Conner Smith on seeing Thomas Rhett on his first headlining tour
I remember being 16 when you put out “Sixteen.” And I remember playing it for my mom in the car. I remember the road. I remember… And she looks at me after the second verse. You talk about all you want is unsupervised Saturday night. And she looks at me and she goes, “Did he write this about you?” And that same year, you were doing your first headlining tour. It was you and Kelsea [Ballerini] and Russell [Dickerson] and Ryan [Hurd]. I bought two tickets to go to Ascend Amphitheater in Nashville and took this girl that I was talking to at the time. And I was trying to get her to date me. And you’re 16, you’re trying to figure out what to do. You’re trying to be smooth. I think I tried to dance with her on “Die A Happy Man” or whatever. But we go to the show, and then after the next day, two days later, dude, we broke up. And that shows we just never nailed it. So all I know is that five years later, I’m opening up for you on that same tour. So it all worked out just fine.
Parker McCollum on songwriting, his brother’s support
I think I was a freshman in high school, my brother was in college at the time, at Tarleton State in Stephenville, Texas. And I’d always be trying to write something that I could play for and be like, “Well, when my big brother got home, I could play it and try to impress him.” And everything I would ever come up with, he would just, I would get no reaction. He’d be like, “I don’t know what you’re doing.” And man, I had just gotten my first truck. I was driving home one day, and I had pulled over into this Jack in the Box parking lot in my hometown, and just wrote down these verses and choruses, a song called, “Permanent Headphones.” And then my brother came home for Christmas break and I was like, “Man, I wrote this song. I’ll play it for you.” And it was “Permanent Headphones.” And after I played it, he’s like, “Dude, you’re going to be really big time in this.” He’s like, “Dude, actually.” He was really the first person to be like, “You’re good. You can do this.” And that was enough, right? So him giving me that vote of confidence was huge for me. And from then on, I was just always trying to write songs like that.
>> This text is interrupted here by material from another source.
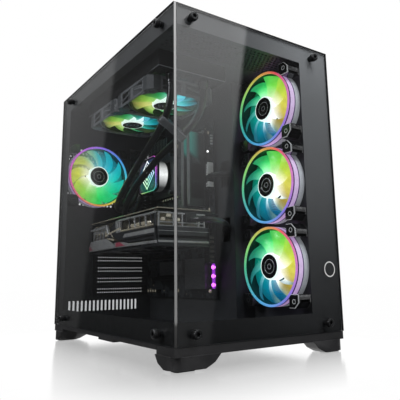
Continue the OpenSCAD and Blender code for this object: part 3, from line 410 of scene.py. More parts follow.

Parker McCollum on writing with Rhett Akins
Man the first time we ever wrote, I think he [Rhett Akins] chewed like an entire bag of Red Man Silver Leaf or Red Man Silver Label and I was like, “Man, me and this guy are going to get along.” And, just really enjoyed riding with him. And, then I think the second might have been the second time we ever wrote together, I’d written that first verse in chorus “To Be Loved By You” on the bus the weekend before. And, I was like, “Man, I just started this other day,” I was, “Maybe we can finish it.” And, I played it and he loved it. I mean, he was like, eyes kind of lit up and every time I’ve ever written with him or we finished it that day and every time I’ve ever written with him, it’s been the same thing, man. We just… It’s like hanging out with a buddy, you know? It doesn’t feel like work. It doesn’t feel like a normal co-write like it’s… You know, we kind of hit it off.